As a 15 year old, Seth is keen to see a safe space for young people to skate and recently volunteered to sit on the Kingscote Skate and Youth Park Committee to help make this important youth project happen. People who know Seth describe him as a talented, articulate young man who readily provides a voice on behalf of other young people when being questioned about youth affairs. As a Year 9 student, Seth plays the saxophone and has also mastered the didgeridoo.
James Snowball was the second recipient, being awarded for Outstanding Academic Achievement.
In 2014, as a 15 year old, James received a scholarship with Gliding Australia - Royal Australian Navy Gliding Association. Only one such scholarship is awarded nationwide per year to a person who can demonstrate a strong commitment to aviation but has not experienced flying solo in any form of aircraft.
As a current Year 11 student, James joined the South Australian delegation attending the United Nations Youth Australia National Conference. Initially James was selected to attend the UN Youth South Australia Conference but the UN Youth SA President, Nicola Moore was so impressed with James’s speech that she invited him to join the South Australian delegation at the National Conference, which was held in Hobart this month.
James has been involved in Kingscote CFS as a cadet and in Year 10 was elected deputy head in his school house a role normally awarded to Year 12 students. As a Year 11 student James is currently studying five subjects at a Year 12 level.
The community member who nominated James agreed that this is an extraordinary achievement from a young person from Kangaroo Island and James can look forward to a bright future.
Nat Golder spoke of his own family’s history on the island.
“My great - great – great grandfather was Nat Thomas of Antechamber Bay, who used to be a sealer who sailed along the southern parts of KI in the 1820s. In about 1824, Nat, with his partner, Betty, (who were both free settlers from Tasmania), decided to live on the island. Nat built a nice home and was living here about twelve years before the first official settlers arrived at Reeves Point on July 27, 1836,” Mr Golder said.
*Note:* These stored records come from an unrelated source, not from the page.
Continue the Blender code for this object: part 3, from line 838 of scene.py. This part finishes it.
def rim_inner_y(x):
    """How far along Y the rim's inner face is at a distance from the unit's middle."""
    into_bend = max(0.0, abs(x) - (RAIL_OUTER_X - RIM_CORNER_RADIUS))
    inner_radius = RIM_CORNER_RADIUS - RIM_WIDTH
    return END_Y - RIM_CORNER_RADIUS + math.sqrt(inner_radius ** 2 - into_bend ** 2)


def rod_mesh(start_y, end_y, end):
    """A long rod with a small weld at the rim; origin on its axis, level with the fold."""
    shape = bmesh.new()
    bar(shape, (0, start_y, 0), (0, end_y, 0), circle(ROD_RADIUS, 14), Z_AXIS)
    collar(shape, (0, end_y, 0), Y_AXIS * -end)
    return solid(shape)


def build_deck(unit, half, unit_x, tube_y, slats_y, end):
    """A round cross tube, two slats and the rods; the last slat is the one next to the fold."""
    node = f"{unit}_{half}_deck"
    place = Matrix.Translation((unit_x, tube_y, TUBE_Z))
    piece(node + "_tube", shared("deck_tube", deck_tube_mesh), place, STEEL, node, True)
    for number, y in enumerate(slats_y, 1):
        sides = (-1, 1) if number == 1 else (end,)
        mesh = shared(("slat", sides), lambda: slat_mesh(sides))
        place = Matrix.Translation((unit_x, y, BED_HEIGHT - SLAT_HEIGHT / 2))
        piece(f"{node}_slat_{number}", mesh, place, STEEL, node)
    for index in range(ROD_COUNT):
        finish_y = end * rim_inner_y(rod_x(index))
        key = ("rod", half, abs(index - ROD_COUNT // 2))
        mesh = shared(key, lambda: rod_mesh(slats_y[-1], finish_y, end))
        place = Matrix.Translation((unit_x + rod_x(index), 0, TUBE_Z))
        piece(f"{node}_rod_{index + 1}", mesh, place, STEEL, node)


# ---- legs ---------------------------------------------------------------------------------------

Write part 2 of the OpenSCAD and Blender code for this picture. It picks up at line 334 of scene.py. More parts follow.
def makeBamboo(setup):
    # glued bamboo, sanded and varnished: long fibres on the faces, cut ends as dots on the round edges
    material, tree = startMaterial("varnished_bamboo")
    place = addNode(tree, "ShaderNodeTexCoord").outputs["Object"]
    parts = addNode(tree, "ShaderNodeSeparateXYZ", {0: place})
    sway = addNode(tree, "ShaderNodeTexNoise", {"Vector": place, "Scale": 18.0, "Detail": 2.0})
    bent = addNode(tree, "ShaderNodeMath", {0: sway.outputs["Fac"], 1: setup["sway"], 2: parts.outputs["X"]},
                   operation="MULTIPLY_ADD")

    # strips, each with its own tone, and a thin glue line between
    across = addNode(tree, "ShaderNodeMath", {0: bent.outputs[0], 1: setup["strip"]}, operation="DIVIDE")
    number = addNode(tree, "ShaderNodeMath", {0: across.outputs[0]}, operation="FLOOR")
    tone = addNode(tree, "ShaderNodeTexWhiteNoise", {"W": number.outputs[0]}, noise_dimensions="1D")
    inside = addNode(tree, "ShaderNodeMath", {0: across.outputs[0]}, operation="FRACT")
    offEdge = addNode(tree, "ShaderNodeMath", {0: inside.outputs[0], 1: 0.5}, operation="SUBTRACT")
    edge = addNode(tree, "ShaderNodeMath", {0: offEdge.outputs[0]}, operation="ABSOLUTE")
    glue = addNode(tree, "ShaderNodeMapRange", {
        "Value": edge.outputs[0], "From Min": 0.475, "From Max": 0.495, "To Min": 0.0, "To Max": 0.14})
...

“There were several other unofficial settlers enjoying the lifestyle of KI and who were staunch friends of the Thomas’s. These included Governor Henry Wallen, Fireball Bates and William Walker. Nat Thomas and Betty raised two daughters who later became Mrs Mary Seymour and Mrs Hannah Simpson. The Thomas’s were respected citizens of Penneshaw where Nat arranged for the first public school to be opened. He is remembered by a memorial in Nat Thomas Street at Penneshaw. It was after him that I was named. Betty was a Tasmanian Aborigine and thus the Tasmanian Aborigines did not become extinct as was thought by historians. I am proud to be a sixth generation Kangaroo Islander, descended from Nat Thomas, Mary Seymour, Annie Harry, Mavis Golder and Brentley Golder. The unofficial settlers on KI were a prominent part of KI history, and Mavis Golder was a founding patron of the KI Pioneers Association.”
Mr Golder’s presentation covered the first settlement of South Australia, noting that July 27 is the acknowledged date when South Australia was first settled by official European settlers, becoming the birth place of South Australia.
Of the nine ships that made up the First Fleet bound for Kangaroo Island, the Duke of York was the one that arrived at Reeves Point on July 27 1836, followed by John Pirie, the Lady Mary Pelham, the Emma, the Cygnet, the Tam O’Shanter, the Rapid and the Africaine. The last of the nine ships was the Buffalo, arriving some five months after the first settlers, and as a water supply had been found on the island, the Buffalo was diverted to Holdfast Bay (Glenelg).
“Kangaroo Islanders should be mindful of, and jealously protect, our position as the birthplace of South Australia. .
Among those early settlers were the Calnan pioneers who have had many descendants living on the island, including the local names of Chapman and Bell.
Other early settlers included sealers as early as 1803.
“So, twelve years before the arrival of the first fleet, there were Europeans and indigenous people living and raising families at Antechamber Bay, Penneshaw and Cygnet River, and I am a descendant,” he said.
“Today, we celebrate all of the pioneers including the Soldier Settlers, and we thank and honour them at this place and at this time every year,” Nat Golder said.